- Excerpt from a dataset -
────────────────────

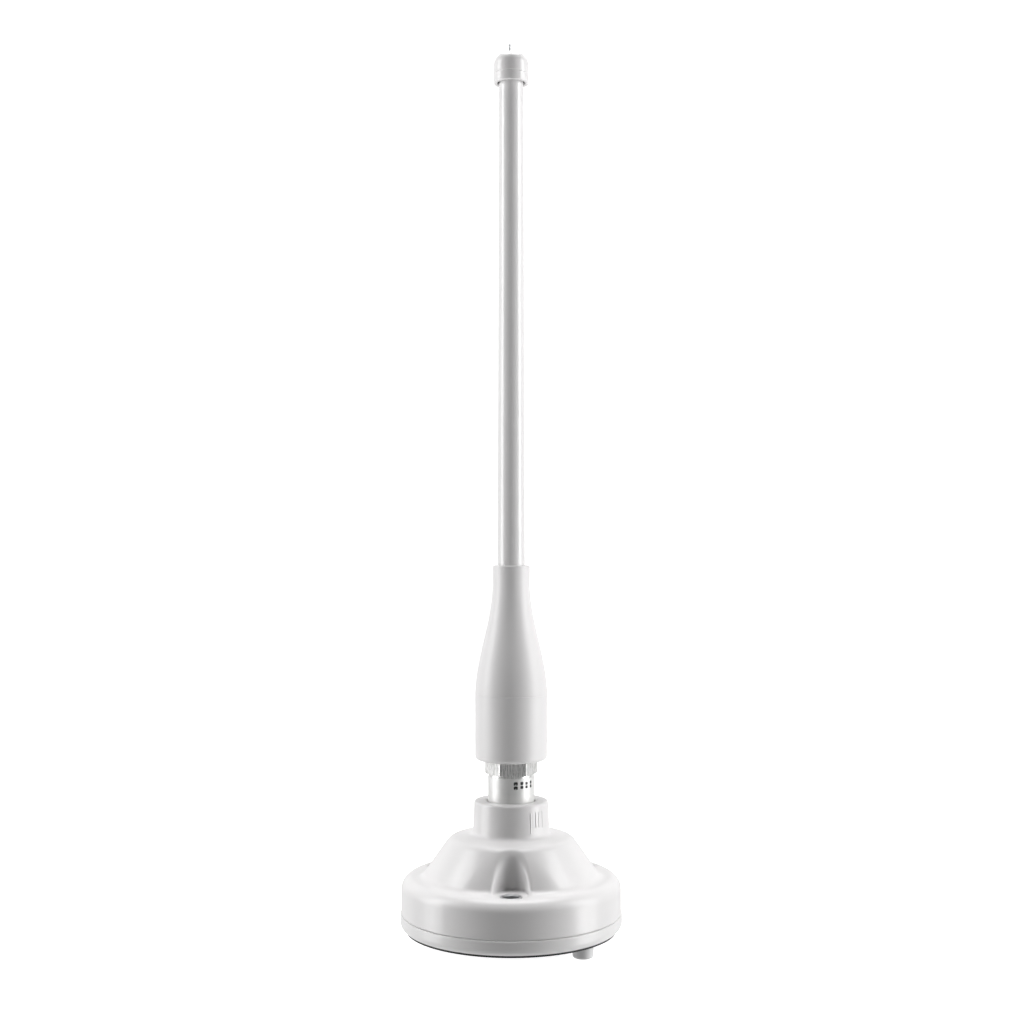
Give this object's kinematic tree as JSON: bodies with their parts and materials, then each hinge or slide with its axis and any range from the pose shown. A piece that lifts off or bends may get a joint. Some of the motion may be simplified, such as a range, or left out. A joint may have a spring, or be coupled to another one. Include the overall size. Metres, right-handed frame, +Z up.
{
  "type": "omnidirectional antenna",
  "caption": "Whip antenna in a tapered radome with a captive screw coupling, on a round screw-down base with recessed fixing wells.",
  "frame": {"origin": "centre of the base's underside, on the face that meets the mounting surface", "axes": "+Z up along the whip; -Y is the front, where one fixing well faces"},
  "size_m": [0.101, 0.101, 0.4102],
  "materials": {
    "gasket_rubber": "closed-cell, matt",
    "base_white": "satin, fine moulded texture",
    "seal_rubber": "matt",
    "cover_white": "satin gloss, moulded",
    "screw_steel": "turned",
    "bushing_metal": "zinc plated, turned",
    "connector_nickel": "nickel plate",
    "ptfe": "waxy",
    "contact_gold": "gold flash",
    "ferrule_brass": "crimped",
    "lead_jacket": "extruded jacket",
    "jack_white": "moulded",
    "nut_nickel": "nickel plate, turned barrel and bright flats",
    "connector_gasket_rubber": "silicone",
    "spring_steel": "spring temper",
    "sleeve_white": "satin gloss, moulded",
    "former_plastic": "moulded",
    "copper_wire": "enamelled copper",
    "radome_white": "polished, pultruded",
    "foam": "open-cell foam",
    "cap_white": "moulded",
    "pin_steel": "drawn"
  },
  "bodies": {
    "base": {"base_gasket": "gasket_rubber", "base_plate": "base_white", "seam_seal": "seal_rubber", "housing_cover": "cover_white", "cover_screws": "screw_steel", "mount_bushings": "bushing_metal", "socket_body": "connector_nickel", "socket_insulator": "ptfe", "socket_contact": "contact_gold", "socket_seal": "seal_rubber", "socket_washer": "screw_steel", "socket_nut": "connector_nickel", "lead_ferrule": "ferrule_brass", "feed_lead": "lead_jacket", "feed_jack_shell": "jack_white", "feed_jack_nut": "jack_white", "feed_jack_body": "contact_gold", "feed_jack_insulator": "ptfe", "feed_jack_contact": "contact_gold"},
    "whip": {"connector_body": "connector_nickel", "connector_insulator": "ptfe", "connector_pin": "contact_gold", "connector_gasket": "connector_gasket_rubber", "retaining_ring": "spring_steel", "shank_nut": "connector_nickel", "sleeve_lower": "sleeve_white", "sleeve_upper": "sleeve_white", "sleeve_seal": "seal_rubber", "coil_former": "former_plastic", "loading_coil": "copper_wire", "coil_links": "copper_wire", "radome": "radome_white", "lower_radiator": "copper_wire", "phasing_coil": "copper_wire", "upper_radiator": "copper_wire", "foam_spacers": "foam", "tip_cap": "cap_white", "cap_seal": "seal_rubber", "tip_pin": "pin_steel"},
    "nut": {"coupling_nut": "nut_nickel"}
  },
  "joints": [
    {"name": "whip_rise", "type": "slide", "parent": "base", "child": "whip", "axis": [0, 0, 1], "range_m": [0, 0.00582]},
    {"name": "nut_turn", "type": "hinge", "parent": "whip", "child": "nut", "pos_m": [0, 0, 0.06], "axis": [0, 0, 1], "range_deg": [0, 1980]}
  ],
  "couplings": [
    {"joint": "nut_turn", "follows": "whip_rise", "rad_per_m": 5936.9}
  ]
}
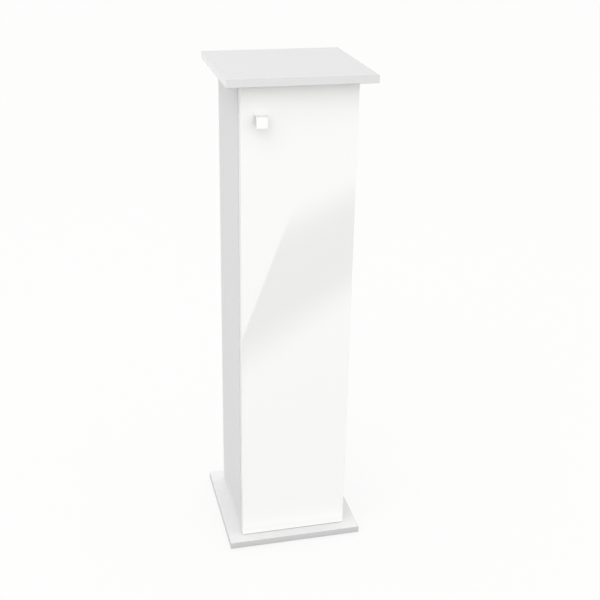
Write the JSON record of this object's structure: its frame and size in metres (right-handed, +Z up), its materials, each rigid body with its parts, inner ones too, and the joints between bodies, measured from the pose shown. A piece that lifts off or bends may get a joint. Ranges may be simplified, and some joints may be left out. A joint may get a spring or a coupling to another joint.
{
  "type": "display plinth",
  "caption": "Tall slim white cupboard plinth: square overhanging top and base plates, a hinged full-height door with a square knob, and shelves inside.",
  "frame": {"origin": "centre of the underside, on the plane that the glides rest on", "axes": "+Z up; -Y out of the door's front face; the door's pivots are on the +X side and its knob on the -X side"},
  "size_m": [0.315, 0.315, 1.1145],
  "materials": {
    "back_white": "white faced hardboard",
    "buffer_rubber": "translucent soft bumper",
    "bush_plastic": "nylon bush",
    "cam_zinc": "die-cast zinc",
    "cap_plastic": "white push-on cover cap",
    "catch_plastic": "white plastic housing",
    "door_white": "glossy white lacquered fibreboard",
    "dowel_wood": "fluted beech",
    "fitting_steel": "zinc-plated steel",
    "glide_plastic": "nail-on plastic glide",
    "knob_white": "glossy white moulding",
    "magnet_dark": "ferrite magnet",
    "panel_white": "white melamine-faced chipboard with plastic edge bands",
    "pin_steel": "nickel-plated steel",
    "plate_white": "white melamine-faced chipboard with plastic edge bands",
    "shelf_white": "white melamine-faced chipboard with plastic edge bands"
  },
  "bodies": {
    "cabinet": {"back_panel": "back_white", "base_cam_bolts": "fitting_steel", "base_cam_caps": "cap_plastic", "base_cams": "cam_zinc", "base_dowels": "dowel_wood", "base_plate": "plate_white", "catch_body": "catch_plastic", "catch_magnet": "magnet_dark", "catch_poles": "fitting_steel", "catch_screws": "fitting_steel", "door_buffer_base": "buffer_rubber", "door_buffer_top": "buffer_rubber", "fixed_shelf": "shelf_white", "glide_front_left": "glide_plastic", "glide_front_right": "glide_plastic", "glide_rear_left": "glide_plastic", "glide_rear_right": "glide_plastic", "lower_shelf": "shelf_white", "lower_shelf_pin_front_left": "pin_steel", "lower_shelf_pin_front_right": "pin_steel", "lower_shelf_pin_rear_left": "pin_steel", "lower_shelf_pin_rear_right": "pin_steel", "pivot_bush_base": "bush_plastic", "pivot_bush_top": "bush_plastic", "shelf_cam_bolts": "fitting_steel", "shelf_cam_caps": "cap_plastic", "shelf_cams": "cam_zinc", "shelf_dowels": "dowel_wood", "side_panel_left": "panel_white", "side_panel_right": "panel_white", "top_cam_bolts": "fitting_steel", "top_cam_caps": "cap_plastic", "top_cams": "cam_zinc", "top_dowels": "dowel_wood", "top_plate": "plate_white", "upper_shelf": "shelf_white", "upper_shelf_pin_front_left": "pin_steel", "upper_shelf_pin_front_right": "pin_steel", "upper_shelf_pin_rear_left": "pin_steel", "upper_shelf_pin_rear_right": "pin_steel"},
    "door": {"door_panel": "door_white", "door_knob": "knob_white", "knob_screw": "fitting_steel", "pivot_pin_top": "fitting_steel", "pivot_pin_base": "fitting_steel", "catch_strike": "fitting_steel", "strike_screw": "fitting_steel"}
  },
  "joints": [
    {"name": "door_swing", "type": "hinge", "parent": "cabinet", "child": "door", "pos_m": [0.116, -0.12, 0.5585], "axis": [0, 0, 1], "range_deg": [0, 105]}
  ]
}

────────────────────

- Problem to solve -
Write out the data again, exactly and in full.

- The result -
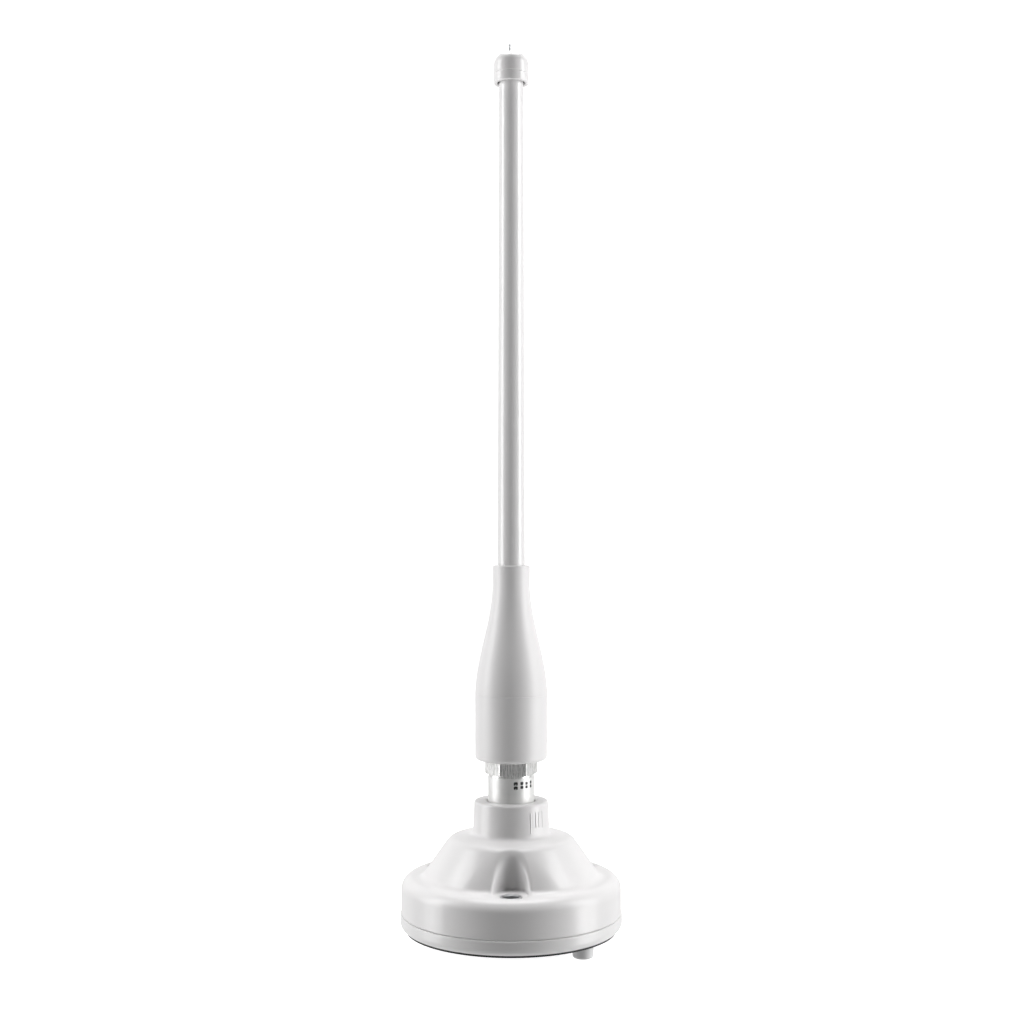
Give this object's kinematic tree as JSON: bodies with their parts and materials, then each hinge or slide with its axis and any range from the pose shown. A piece that lifts off or bends may get a joint. Some of the motion may be simplified, such as a range, or left out. A joint may have a spring, or be coupled to another one. Include the overall size. Metres, right-handed frame, +Z up.
{
  "type": "omnidirectional antenna",
  "caption": "Whip antenna in a tapered radome with a captive screw coupling, on a round screw-down base with recessed fixing wells.",
  "frame": {"origin": "centre of the base's underside, on the face that meets the mounting surface", "axes": "+Z up along the whip; -Y is the front, where one fixing well faces"},
  "size_m": [0.101, 0.101, 0.4102],
  "materials": {
    "gasket_rubber": "closed-cell, matt",
    "base_white": "satin, fine moulded texture",
    "seal_rubber": "matt",
    "cover_white": "satin gloss, moulded",
    "screw_steel": "turned",
    "bushing_metal": "zinc plated, turned",
    "connector_nickel": "nickel plate",
    "ptfe": "waxy",
    "contact_gold": "gold flash",
    "ferrule_brass": "crimped",
    "lead_jacket": "extruded jacket",
    "jack_white": "moulded",
    "nut_nickel": "nickel plate, turned barrel and bright flats",
    "connector_gasket_rubber": "silicone",
    "spring_steel": "spring temper",
    "sleeve_white": "satin gloss, moulded",
    "former_plastic": "moulded",
    "copper_wire": "enamelled copper",
    "radome_white": "polished, pultruded",
    "foam": "open-cell foam",
    "cap_white": "moulded",
    "pin_steel": "drawn"
  },
  "bodies": {
    "base": {"base_gasket": "gasket_rubber", "base_plate": "base_white", "seam_seal": "seal_rubber", "housing_cover": "cover_white", "cover_screws": "screw_steel", "mount_bushings": "bushing_metal", "socket_body": "connector_nickel", "socket_insulator": "ptfe", "socket_contact": "contact_gold", "socket_seal": "seal_rubber", "socket_washer": "screw_steel", "socket_nut": "connector_nickel", "lead_ferrule": "ferrule_brass", "feed_lead": "lead_jacket", "feed_jack_shell": "jack_white", "feed_jack_nut": "jack_white", "feed_jack_body": "contact_gold", "feed_jack_insulator": "ptfe", "feed_jack_contact": "contact_gold"},
    "whip": {"connector_body": "connector_nickel", "connector_insulator": "ptfe", "connector_pin": "contact_gold", "connector_gasket": "connector_gasket_rubber", "retaining_ring": "spring_steel", "shank_nut": "connector_nickel", "sleeve_lower": "sleeve_white", "sleeve_upper": "sleeve_white", "sleeve_seal": "seal_rubber", "coil_former": "former_plastic", "loading_coil": "copper_wire", "coil_links": "copper_wire", "radome": "radome_white", "lower_radiator": "copper_wire", "phasing_coil": "copper_wire", "upper_radiator": "copper_wire", "foam_spacers": "foam", "tip_cap": "cap_white", "cap_seal": "seal_rubber", "tip_pin": "pin_steel"},
    "nut": {"coupling_nut": "nut_nickel"}
  },
  "joints": [
    {"name": "whip_rise", "type": "slide", "parent": "base", "child": "whip", "axis": [0, 0, 1], "range_m": [0, 0.00582]},
    {"name": "nut_turn", "type": "hinge", "parent": "whip", "child": "nut", "pos_m": [0, 0, 0.06], "axis": [0, 0, 1], "range_deg": [0, 1980]}
  ],
  "couplings": [
    {"joint": "nut_turn", "follows": "whip_rise", "rad_per_m": 5936.9}
  ]
}
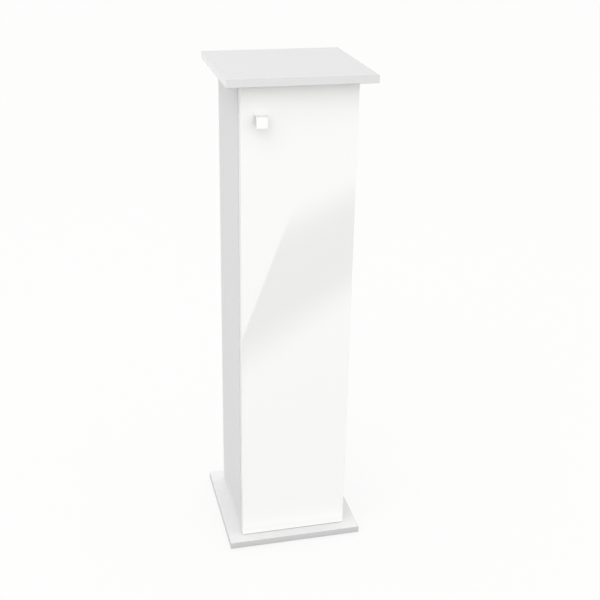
Write the JSON record of this object's structure: its frame and size in metres (right-handed, +Z up), its materials, each rigid body with its parts, inner ones too, and the joints between bodies, measured from the pose shown. A piece that lifts off or bends may get a joint. Ranges may be simplified, and some joints may be left out. A joint may get a spring or a coupling to another joint.
{
  "type": "display plinth",
  "caption": "Tall slim white cupboard plinth: square overhanging top and base plates, a hinged full-height door with a square knob, and shelves inside.",
  "frame": {"origin": "centre of the underside, on the plane that the glides rest on", "axes": "+Z up; -Y out of the door's front face; the door's pivots are on the +X side and its knob on the -X side"},
  "size_m": [0.315, 0.315, 1.1145],
  "materials": {
    "back_white": "white faced hardboard",
    "buffer_rubber": "translucent soft bumper",
    "bush_plastic": "nylon bush",
    "cam_zinc": "die-cast zinc",
    "cap_plastic": "white push-on cover cap",
    "catch_plastic": "white plastic housing",
    "door_white": "glossy white lacquered fibreboard",
    "dowel_wood": "fluted beech",
    "fitting_steel": "zinc-plated steel",
    "glide_plastic": "nail-on plastic glide",
    "knob_white": "glossy white moulding",
    "magnet_dark": "ferrite magnet",
    "panel_white": "white melamine-faced chipboard with plastic edge bands",
    "pin_steel": "nickel-plated steel",
    "plate_white": "white melamine-faced chipboard with plastic edge bands",
    "shelf_white": "white melamine-faced chipboard with plastic edge bands"
  },
  "bodies": {
    "cabinet": {"back_panel": "back_white", "base_cam_bolts": "fitting_steel", "base_cam_caps": "cap_plastic", "base_cams": "cam_zinc", "base_dowels": "dowel_wood", "base_plate": "plate_white", "catch_body": "catch_plastic", "catch_magnet": "magnet_dark", "catch_poles": "fitting_steel", "catch_screws": "fitting_steel", "door_buffer_base": "buffer_rubber", "door_buffer_top": "buffer_rubber", "fixed_shelf": "shelf_white", "glide_front_left": "glide_plastic", "glide_front_right": "glide_plastic", "glide_rear_left": "glide_plastic", "glide_rear_right": "glide_plastic", "lower_shelf": "shelf_white", "lower_shelf_pin_front_left": "pin_steel", "lower_shelf_pin_front_right": "pin_steel", "lower_shelf_pin_rear_left": "pin_steel", "lower_shelf_pin_rear_right": "pin_steel", "pivot_bush_base": "bush_plastic", "pivot_bush_top": "bush_plastic", "shelf_cam_bolts": "fitting_steel", "shelf_cam_caps": "cap_plastic", "shelf_cams": "cam_zinc", "shelf_dowels": "dowel_wood", "side_panel_left": "panel_white", "side_panel_right": "panel_white", "top_cam_bolts": "fitting_steel", "top_cam_caps": "cap_plastic", "top_cams": "cam_zinc", "top_dowels": "dowel_wood", "top_plate": "plate_white", "upper_shelf": "shelf_white", "upper_shelf_pin_front_left": "pin_steel", "upper_shelf_pin_front_right": "pin_steel", "upper_shelf_pin_rear_left": "pin_steel", "upper_shelf_pin_rear_right": "pin_steel"},
    "door": {"door_panel": "door_white", "door_knob": "knob_white", "knob_screw": "fitting_steel", "pivot_pin_top": "fitting_steel", "pivot_pin_base": "fitting_steel", "catch_strike": "fitting_steel", "strike_screw": "fitting_steel"}
  },
  "joints": [
    {"name": "door_swing", "type": "hinge", "parent": "cabinet", "child": "door", "pos_m": [0.116, -0.12, 0.5585], "axis": [0, 0, 1], "range_deg": [0, 105]}
  ]
}